European high yield bond indentures typically permit voluntary repurchases of bonds with no limit (and sometimes affirmatively include a statement to the effect that they are permitted). This is also usually expressly stated in the offering memorandum related to issuance of the bonds.
Restricted payments covenants in indentures will treat repurchases of "subordinated" indebtedness (traditionally, contractually subordinated debt only—i.e., not indebtedness that is structurally junior or unsecured) as a restricted payment. It is also worth noting that under a typical indenture, if you repurchase notes and cancel them, you (unlike in a simultaneous refinancing) may lose capacity to re-incur the debt.

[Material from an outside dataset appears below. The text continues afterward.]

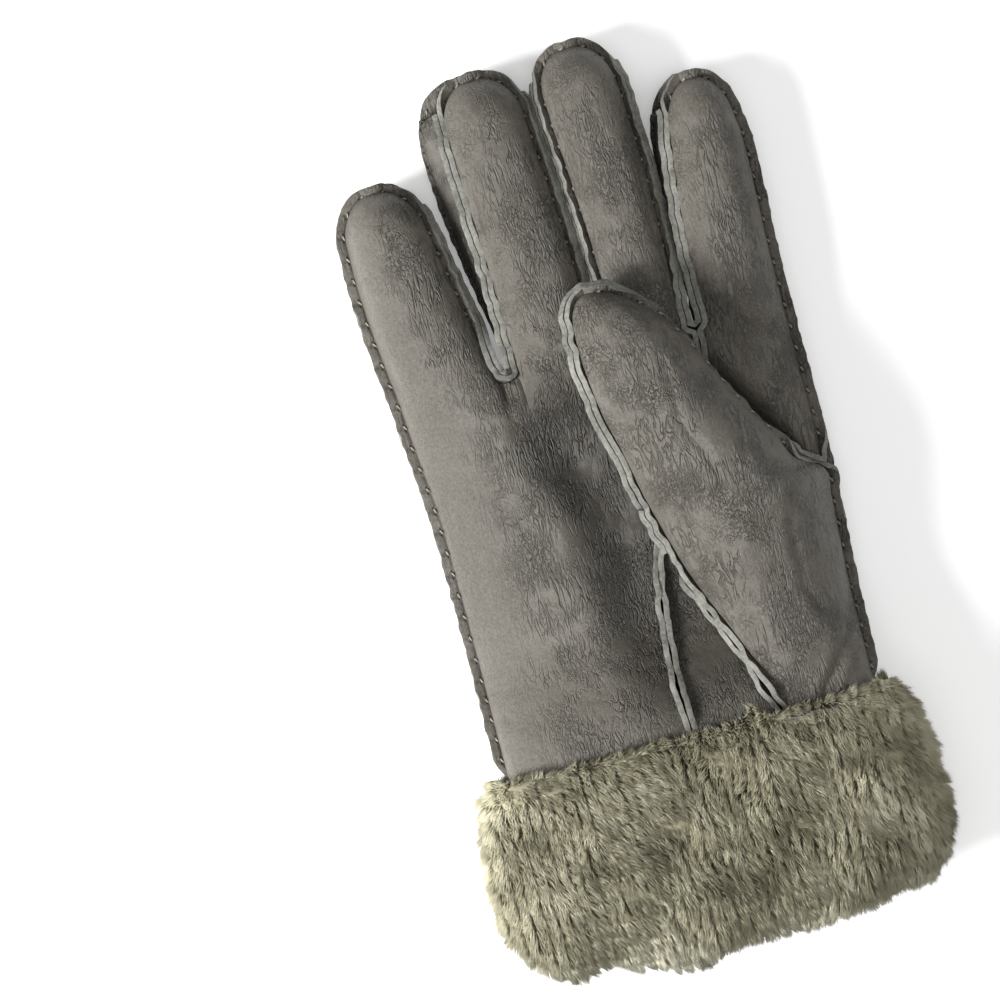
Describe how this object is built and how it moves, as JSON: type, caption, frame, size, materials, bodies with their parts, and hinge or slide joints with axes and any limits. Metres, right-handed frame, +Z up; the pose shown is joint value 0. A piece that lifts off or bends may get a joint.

You should also confirm that your senior credit facility, if any, does not restrict or limit repurchases of other indebtedness.
To cancel/not to cancel
European bond indentures typically do not require notes acquired to be cancelled (they may be held in treasury indefinitely). However, typically any notes held by the issuer or any of its affiliates are, under the terms of the notes, no longer considered outstanding for voting purposes (and thus cannot be voted by the issuer or its affiliates in a consent solicitation or a waiver process, for example).
As with any transaction, issuers should consult their tax advisers to confirm the tax treatment of the proposed repurchase and when any gain will be recognised for income tax purposes.